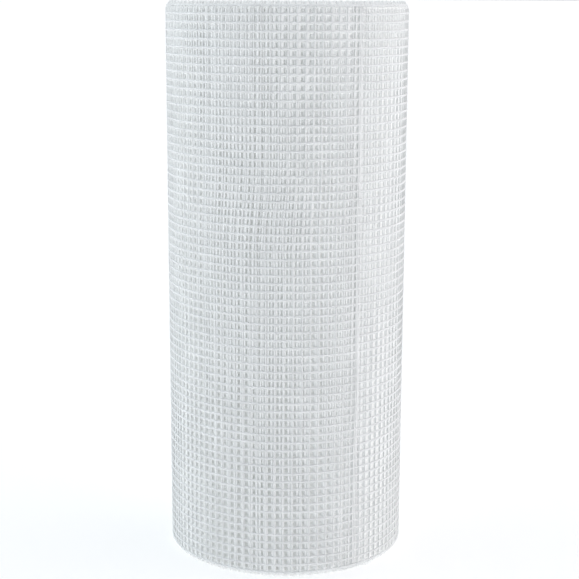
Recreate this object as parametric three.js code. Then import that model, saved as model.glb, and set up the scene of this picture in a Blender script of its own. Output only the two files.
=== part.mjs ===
// A roll of fiberglass mesh that stands on one of its ends.
// One long sheet of open-weave mesh is wound on itself into a thick tube, with nothing inside its bore.
// The wound sheet is one turned solid here. Its turns show on both ends, where the winding tension
// has left them in flat bands with a narrow groove between one band and the next.
// Millimetres, +Z up. The origin is the centre of the end that the roll stands on.
import * as THREE from "three";

// The sheet's width is the roll's height: 70 squares of 5 mm, and the weft ends that stand out past them.
const meshSquare = 5;
const squareCount = 70;
const weftEnd = 2.5;

// The winding. About 50 m of sheet at a third of a millimetre a turn fills the wall between these diameters.
const rollDiameter = 155;
const boreDiameter = 50;

// The turns as they show on the ends: bands that lie flush, and the grooves between them.
const bandWidth = 6.5;
const grooveWidth = 1.2;
const grooveDepth = 1.6;

// The outermost turn is pressed a little inwards where the sheet's edge has been handled.
const rimRounding = 1.5;

const sideCount = 64;
const roundingSteps = 3;

const rollHeight = meshSquare * squareCount + 2 * weftEnd;
const outerRadius = rollDiameter / 2;
const boreRadius = boreDiameter / 2;
const bands = Math.max(1, Math.round((outerRadius - boreRadius) / bandWidth));
const bandPitch = (outerRadius - boreRadius) / bands;

// Half of the roll's section, from the bore outwards along its lower end, with (radius, height) points.
// Every groove is a V that is cut between two bands, and the outer corner is a quarter circle.
function lowerEnd() {
  const points = [new THREE.Vector2(boreRadius, 0)];
  for (let band = 1; band < bands; band += 1) {
    const middle = boreRadius + band * bandPitch;
    points.push(new THREE.Vector2(middle - grooveWidth / 2, 0));
    points.push(new THREE.Vector2(middle, grooveDepth));
    points.push(new THREE.Vector2(middle + grooveWidth / 2, 0));
  }
  for (let step = 0; step <= roundingSteps; step += 1) {
    const turn = (step / roundingSteps) * (Math.PI / 2);
    const radius = outerRadius - rimRounding + rimRounding * Math.sin(turn);
    const height = rimRounding - rimRounding * Math.cos(turn);
    points.push(new THREE.Vector2(radius, height));
  }
  return points;
}

// The upper end is the lower one mirrored, and it is walked back from the outside to the bore.
function upperEnd() {
  return lowerEnd()
    .reverse()
    .map((point) => new THREE.Vector2(point.x, rollHeight - point.y));
}

// The section is closed on itself, so that the solid has its bore right through.
function woundSheet() {
  const section = [...lowerEnd(), ...upperEnd(), new THREE.Vector2(boreRadius, 0)];
  const geometry = new THREE.LatheGeometry(section, sideCount);
  geometry.rotateX(Math.PI / 2);
  return geometry;
}

const whiteGlassYarn = new THREE.MeshStandardMaterial({
  color: new THREE.Color(0.86, 0.89, 0.9),
  roughness: 0.55,
  metalness: 0,
});

const meshRoll = new THREE.Mesh(woundSheet(), whiteGlassYarn);
meshRoll.name = "mesh_roll";

const roll = new THREE.Group();
roll.add(meshRoll);

export default roll;
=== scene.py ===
import math

import bmesh
import bpy
import numpy as np
from mathutils import Matrix, Vector


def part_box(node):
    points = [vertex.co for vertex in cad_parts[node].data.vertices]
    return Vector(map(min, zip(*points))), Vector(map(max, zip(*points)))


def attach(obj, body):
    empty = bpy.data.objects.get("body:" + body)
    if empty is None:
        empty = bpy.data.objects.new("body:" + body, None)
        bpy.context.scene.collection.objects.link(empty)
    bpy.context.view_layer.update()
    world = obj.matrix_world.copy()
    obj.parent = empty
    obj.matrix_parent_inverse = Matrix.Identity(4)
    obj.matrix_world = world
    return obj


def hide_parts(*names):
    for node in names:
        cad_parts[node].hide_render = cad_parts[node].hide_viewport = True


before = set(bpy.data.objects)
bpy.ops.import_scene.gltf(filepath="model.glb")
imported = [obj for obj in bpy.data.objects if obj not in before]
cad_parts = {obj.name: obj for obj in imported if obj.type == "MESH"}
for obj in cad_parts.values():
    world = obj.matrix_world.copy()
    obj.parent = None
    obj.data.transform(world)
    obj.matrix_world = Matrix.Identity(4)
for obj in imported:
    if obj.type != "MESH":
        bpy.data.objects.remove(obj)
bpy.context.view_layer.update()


# The outermost turn's warps: 71 pairs of glass yarn that run round the roll, one at every 5 mm of its
# height. The two yarns of a pair are twisted round each other by half a turn in every square, and
# are held there by their coating. They are woven flat here and wound up afterwards.
MESH_SQUARE = 0.005
WARP_ROWS = 71
WEFT_END = 0.0025
PAIR_HALF_WIDTH = 0.00032
PAIR_HALF_DEPTH = 0.00011
WARP_YARN_WIDTH = 0.00090
WARP_YARN_THICKNESS = 0.00030
STEPS_A_SQUARE = 3
CUT_END = 0.0012
SHEEN = 0.5
FILAMENT_RELIEF = 0.0001
WHITE_GLASS = (0.91, 0.92, 0.92)
# The warp pairs are painted a shade darker than the wefts: painted shade that tones down the light on the
# outer pairs.
WARP_GLASS_PAINTED_DARKER = (0.885, 0.895, 0.90)
# The colour of a painted glow, and how much more of it lies near both edges of the sheet: painted light in
# place of light passing through the glass.
PAINTED_GLOW_COLOUR = (0.95, 1.0, 1.0, 1)
END_GLOW = 0.15
BRIGHT_END = 0.004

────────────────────

--- To be done ---
From the opening line of the data above, please print each line as written up to and including the line that contains "const bandPitch = (outerRadius", and nothing more.

--- Response to the exercise ---
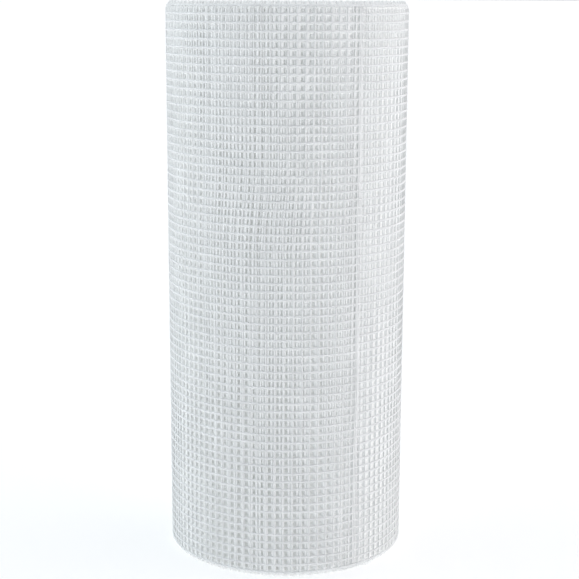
Recreate this object as parametric three.js code. Then import that model, saved as model.glb, and set up the scene of this picture in a Blender script of its own. Output only the two files.
=== part.mjs ===
// A roll of fiberglass mesh that stands on one of its ends.
// One long sheet of open-weave mesh is wound on itself into a thick tube, with nothing inside its bore.
// The wound sheet is one turned solid here. Its turns show on both ends, where the winding tension
// has left them in flat bands with a narrow groove between one band and the next.
// Millimetres, +Z up. The origin is the centre of the end that the roll stands on.
import * as THREE from "three";

// The sheet's width is the roll's height: 70 squares of 5 mm, and the weft ends that stand out past them.
const meshSquare = 5;
const squareCount = 70;
const weftEnd = 2.5;

// The winding. About 50 m of sheet at a third of a millimetre a turn fills the wall between these diameters.
const rollDiameter = 155;
const boreDiameter = 50;

// The turns as they show on the ends: bands that lie flush, and the grooves between them.
const bandWidth = 6.5;
const grooveWidth = 1.2;
const grooveDepth = 1.6;

// The outermost turn is pressed a little inwards where the sheet's edge has been handled.
const rimRounding = 1.5;

const sideCount = 64;
const roundingSteps = 3;

const rollHeight = meshSquare * squareCount + 2 * weftEnd;
const outerRadius = rollDiameter / 2;
const boreRadius = boreDiameter / 2;
const bands = Math.max(1, Math.round((outerRadius - boreRadius) / bandWidth));
const bandPitch = (outerRadius - boreRadius) / bands;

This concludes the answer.